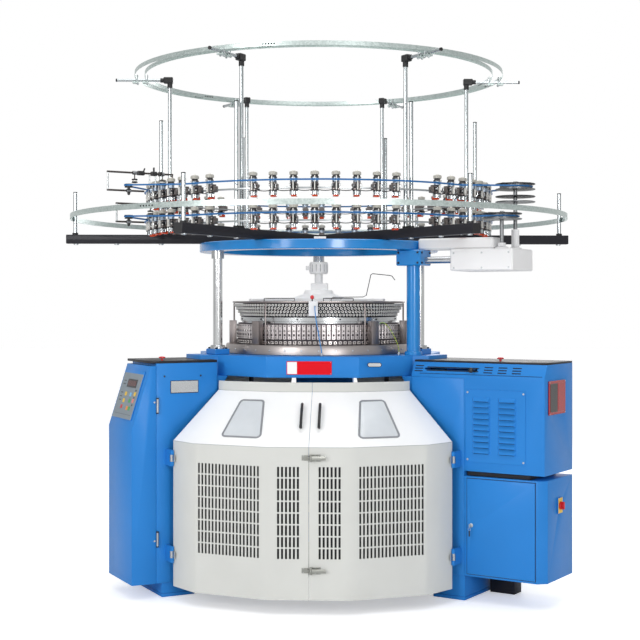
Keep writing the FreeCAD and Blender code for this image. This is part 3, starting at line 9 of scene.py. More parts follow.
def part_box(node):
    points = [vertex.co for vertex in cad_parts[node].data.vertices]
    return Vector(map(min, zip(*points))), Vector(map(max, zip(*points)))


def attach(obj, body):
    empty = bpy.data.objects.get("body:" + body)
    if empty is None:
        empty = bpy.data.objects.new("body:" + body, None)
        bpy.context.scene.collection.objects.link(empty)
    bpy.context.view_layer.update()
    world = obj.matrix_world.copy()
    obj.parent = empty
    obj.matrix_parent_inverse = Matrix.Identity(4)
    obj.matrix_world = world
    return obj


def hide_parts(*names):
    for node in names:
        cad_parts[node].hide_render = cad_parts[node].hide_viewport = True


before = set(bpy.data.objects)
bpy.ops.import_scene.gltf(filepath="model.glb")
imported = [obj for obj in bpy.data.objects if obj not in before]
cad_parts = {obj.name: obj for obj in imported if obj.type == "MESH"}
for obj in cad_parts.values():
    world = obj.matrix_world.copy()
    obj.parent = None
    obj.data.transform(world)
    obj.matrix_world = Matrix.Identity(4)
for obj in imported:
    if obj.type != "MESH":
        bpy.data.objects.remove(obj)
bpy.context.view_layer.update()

scene = bpy.context.scene

# ---- Hall floor, light and camera ----------------------------------------------------------------
# A white studio sweep: the machine was photographed alone, from standing eye height, with its
# gates a few degrees off square to the lens.


class Shade:
    """One socket of a finish, so that arithmetic on it reads as an expression."""

    def __init__(self, tree, socket=None):
        self.tree = tree
        self.socket = socket

    def node(self, kind, sockets, out=0, **settings):
        """Adds a node: its settings first, then the values or links of its sockets."""
        made = self.tree.nodes.new("ShaderNode" + kind)
        for name, value in settings.items():
            setattr(made, name, value)
        for name, value in sockets.items():
            if isinstance(value, Shade):
                self.tree.links.new(value.socket, made.inputs[name])
            else:
                made.inputs[name].default_value = value
        return Shade(self.tree, made.outputs[out])

    def maths(self, operation, first, second=0.0):
        return self.node("Math", {0: first, 1: second}, operation=operation)

    def __add__(self, other):
        return self.maths("ADD", self, other)

    def __sub__(self, other):
        return self.maths("SUBTRACT", self, other)

    def __rsub__(self, other):
        return self.maths("SUBTRACT", other, self)

    def __mul__(self, other):
        return self.maths("MULTIPLY", self, other)

    def __gt__(self, other):
        return self.maths("GREATER_THAN", self, other)

    __radd__ = __add__
    __rmul__ = __mul__

    def waves(self, closeness):
        return self.maths("SINE", self * closeness)

    def axis(self, number):
        """The X, Y or Z part of a coordinate."""
        return self.node("SeparateXYZ", {0: self}, number)

    def noise(self, scale, detail=2.0, **sockets):
        """A cloudy pattern laid out by this coordinate."""
        return self.node("TexNoise", {"Vector": self, "Scale": scale, "Detail": detail, **sockets})

    def bump(self, strength, distance):
        """A surface that rises and falls with this value."""
        return self.node("Bump", {"Height": self, "Strength": strength, "Distance": distance})

    def between(self, low, high):
        """The colour that lies this far from low to high."""
        return self.node("Mix", {0: self, 6: low, 7: high}, 2, data_type="RGBA")

    def depths(self, colour, low, high):
        """One colour, from a low share of its brightness to a high one."""
        return self.between(darker(colour, low), darker(colour, high))


def paint_code(code):
    """A colour as paint charts give it, six hex digits, as Blender keeps it."""
    channels = [int(code[i:i + 2], 16) / 255 for i in (0, 2, 4)]
    linear = [c / 12.92 if c <= 0.04045 else ((c + 0.055) / 1.055) ** 2.4 for c in channels]
    return (*linear, 1.0)


def darker(colour, share):
    return (*[channel * share for channel in colour[:3]], 1.0)


def new_finish(name, layout="Object"):
    """A bare finish: the material, its shader and the coordinate that lays out its patterns."""
    material = bpy.data.materials.new(name)
    material.use_nodes = True
    tree = material.node_tree
    return material, tree.nodes["Principled BSDF"], Shade(tree).node("TexCoord", {}, layout)


def feed(shader, **sockets):
    """Links or sets sockets of a shader, named with _ for a space."""
    for name, value in sockets.items():
        entry = shader.inputs[name.replace("_", " ")]
        if isinstance(value, Shade):
            value.tree.links.new(value.socket, entry)
        else:
            entry.default_value = value


SWEEP_REACH = 40.0
FLOOR_WHITE = (0.86, 0.86, 0.86, 1.0)
FLOOR_LIFT = (0.42, 0.42, 0.42, 1.0)
floor_mesh = bmesh.new()
bmesh.ops.create_grid(floor_mesh, x_segments=8, y_segments=8, size=SWEEP_REACH)
floor_data = bpy.data.meshes.new("hall_floor")
floor_mesh.to_mesh(floor_data)
floor = bpy.data.objects.new("hall_floor", floor_data)
scene.collection.objects.link(floor)
floor_finish, floor_shader, place = new_finish("hall_floor", "Generated")
seen = place.node("LightPath", {}, "Is Camera Ray")
feed(floor_shader, Base_Color=place.noise(0.6, 3.0).depths(FLOOR_WHITE, 1.0, 1.04), Roughness=0.6,
     Emission_Color=seen.between((0.0, 0.0, 0.0, 1.0), FLOOR_LIFT), Emission_Strength=1.0)
floor_data.materials.append(floor_finish)

# Glossy rays see part of the white that the lens sees, so bright metal keeps its contrast. The
# room is darker to either side, which draws the edges of the bright tubes.
GLOSSY_SHARE = 0.3
ROOM_AHEAD = 0.74
ROOM_FALL = 0.44
world = bpy.data.worlds.new("studio")
scene.world = world
world.use_nodes = True
sky = Shade(world.node_tree)
glow = world.node_tree.nodes["Background"]
direct, glossy, through = [sky.node("LightPath", {}, f"Is {ray} Ray") for ray in ("Camera", "Glossy", "Transmission")]
white_seen = sky.maths("MINIMUM", direct + glossy * GLOSSY_SHARE + through, 1.0)
aside = sky.node("TexCoord", {}, "Generated").axis(0)
room = ROOM_AHEAD - aside * aside * ROOM_FALL
glow.inputs["Color"].default_value = (1.0, 1.0, 1.0, 1.0)
sky.tree.links.new((white_seen * (1.0 - room) + room).socket, glow.inputs["Strength"])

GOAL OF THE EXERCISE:
Give back the whole listing, word for word.

SOLUTION TO THIS EXERCISE:
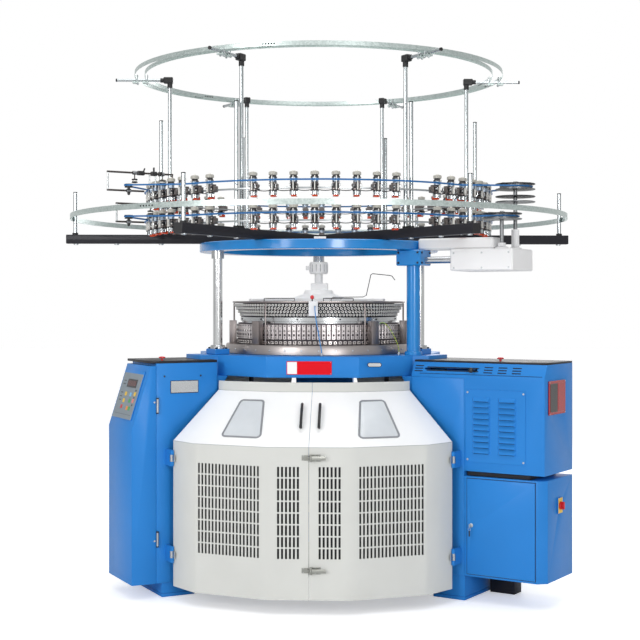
Keep writing the FreeCAD and Blender code for this image. This is part 3, starting at line 9 of scene.py. More parts follow.
def part_box(node):
    points = [vertex.co for vertex in cad_parts[node].data.vertices]
    return Vector(map(min, zip(*points))), Vector(map(max, zip(*points)))


def attach(obj, body):
    empty = bpy.data.objects.get("body:" + body)
    if empty is None:
        empty = bpy.data.objects.new("body:" + body, None)
        bpy.context.scene.collection.objects.link(empty)
    bpy.context.view_layer.update()
    world = obj.matrix_world.copy()
    obj.parent = empty
    obj.matrix_parent_inverse = Matrix.Identity(4)
    obj.matrix_world = world
    return obj


def hide_parts(*names):
    for node in names:
        cad_parts[node].hide_render = cad_parts[node].hide_viewport = True


before = set(bpy.data.objects)
bpy.ops.import_scene.gltf(filepath="model.glb")
imported = [obj for obj in bpy.data.objects if obj not in before]
cad_parts = {obj.name: obj for obj in imported if obj.type == "MESH"}
for obj in cad_parts.values():
    world = obj.matrix_world.copy()
    obj.parent = None
    obj.data.transform(world)
    obj.matrix_world = Matrix.Identity(4)
for obj in imported:
    if obj.type != "MESH":
        bpy.data.objects.remove(obj)
bpy.context.view_layer.update()

scene = bpy.context.scene

# ---- Hall floor, light and camera ----------------------------------------------------------------
# A white studio sweep: the machine was photographed alone, from standing eye height, with its
# gates a few degrees off square to the lens.


class Shade:
    """One socket of a finish, so that arithmetic on it reads as an expression."""

    def __init__(self, tree, socket=None):
        self.tree = tree
        self.socket = socket

    def node(self, kind, sockets, out=0, **settings):
        """Adds a node: its settings first, then the values or links of its sockets."""
        made = self.tree.nodes.new("ShaderNode" + kind)
        for name, value in settings.items():
            setattr(made, name, value)
        for name, value in sockets.items():
            if isinstance(value, Shade):
                self.tree.links.new(value.socket, made.inputs[name])
            else:
                made.inputs[name].default_value = value
        return Shade(self.tree, made.outputs[out])

    def maths(self, operation, first, second=0.0):
        return self.node("Math", {0: first, 1: second}, operation=operation)

    def __add__(self, other):
        return self.maths("ADD", self, other)

    def __sub__(self, other):
        return self.maths("SUBTRACT", self, other)

    def __rsub__(self, other):
        return self.maths("SUBTRACT", other, self)

    def __mul__(self, other):
        return self.maths("MULTIPLY", self, other)

    def __gt__(self, other):
        return self.maths("GREATER_THAN", self, other)

    __radd__ = __add__
    __rmul__ = __mul__

    def waves(self, closeness):
        return self.maths("SINE", self * closeness)

    def axis(self, number):
        """The X, Y or Z part of a coordinate."""
        return self.node("SeparateXYZ", {0: self}, number)

    def noise(self, scale, detail=2.0, **sockets):
        """A cloudy pattern laid out by this coordinate."""
        return self.node("TexNoise", {"Vector": self, "Scale": scale, "Detail": detail, **sockets})

    def bump(self, strength, distance):
        """A surface that rises and falls with this value."""
        return self.node("Bump", {"Height": self, "Strength": strength, "Distance": distance})

    def between(self, low, high):
        """The colour that lies this far from low to high."""
        return self.node("Mix", {0: self, 6: low, 7: high}, 2, data_type="RGBA")

    def depths(self, colour, low, high):
        """One colour, from a low share of its brightness to a high one."""
        return self.between(darker(colour, low), darker(colour, high))


def paint_code(code):
    """A colour as paint charts give it, six hex digits, as Blender keeps it."""
    channels = [int(code[i:i + 2], 16) / 255 for i in (0, 2, 4)]
    linear = [c / 12.92 if c <= 0.04045 else ((c + 0.055) / 1.055) ** 2.4 for c in channels]
    return (*linear, 1.0)


def darker(colour, share):
    return (*[channel * share for channel in colour[:3]], 1.0)


def new_finish(name, layout="Object"):
    """A bare finish: the material, its shader and the coordinate that lays out its patterns."""
    material = bpy.data.materials.new(name)
    material.use_nodes = True
    tree = material.node_tree
    return material, tree.nodes["Principled BSDF"], Shade(tree).node("TexCoord", {}, layout)


def feed(shader, **sockets):
    """Links or sets sockets of a shader, named with _ for a space."""
    for name, value in sockets.items():
        entry = shader.inputs[name.replace("_", " ")]
        if isinstance(value, Shade):
            value.tree.links.new(value.socket, entry)
        else:
            entry.default_value = value


SWEEP_REACH = 40.0
FLOOR_WHITE = (0.86, 0.86, 0.86, 1.0)
FLOOR_LIFT = (0.42, 0.42, 0.42, 1.0)
floor_mesh = bmesh.new()
bmesh.ops.create_grid(floor_mesh, x_segments=8, y_segments=8, size=SWEEP_REACH)
floor_data = bpy.data.meshes.new("hall_floor")
floor_mesh.to_mesh(floor_data)
floor = bpy.data.objects.new("hall_floor", floor_data)
scene.collection.objects.link(floor)
floor_finish, floor_shader, place = new_finish("hall_floor", "Generated")
seen = place.node("LightPath", {}, "Is Camera Ray")
feed(floor_shader, Base_Color=place.noise(0.6, 3.0).depths(FLOOR_WHITE, 1.0, 1.04), Roughness=0.6,
     Emission_Color=seen.between((0.0, 0.0, 0.0, 1.0), FLOOR_LIFT), Emission_Strength=1.0)
floor_data.materials.append(floor_finish)

# Glossy rays see part of the white that the lens sees, so bright metal keeps its contrast. The
# room is darker to either side, which draws the edges of the bright tubes.
GLOSSY_SHARE = 0.3
ROOM_AHEAD = 0.74
ROOM_FALL = 0.44
world = bpy.data.worlds.new("studio")
scene.world = world
world.use_nodes = True
sky = Shade(world.node_tree)
glow = world.node_tree.nodes["Background"]
direct, glossy, through = [sky.node("LightPath", {}, f"Is {ray} Ray") for ray in ("Camera", "Glossy", "Transmission")]
white_seen = sky.maths("MINIMUM", direct + glossy * GLOSSY_SHARE + through, 1.0)
aside = sky.node("TexCoord", {}, "Generated").axis(0)
room = ROOM_AHEAD - aside * aside * ROOM_FALL
glow.inputs["Color"].default_value = (1.0, 1.0, 1.0, 1.0)
sky.tree.links.new((white_seen * (1.0 - room) + room).socket, glow.inputs["Strength"])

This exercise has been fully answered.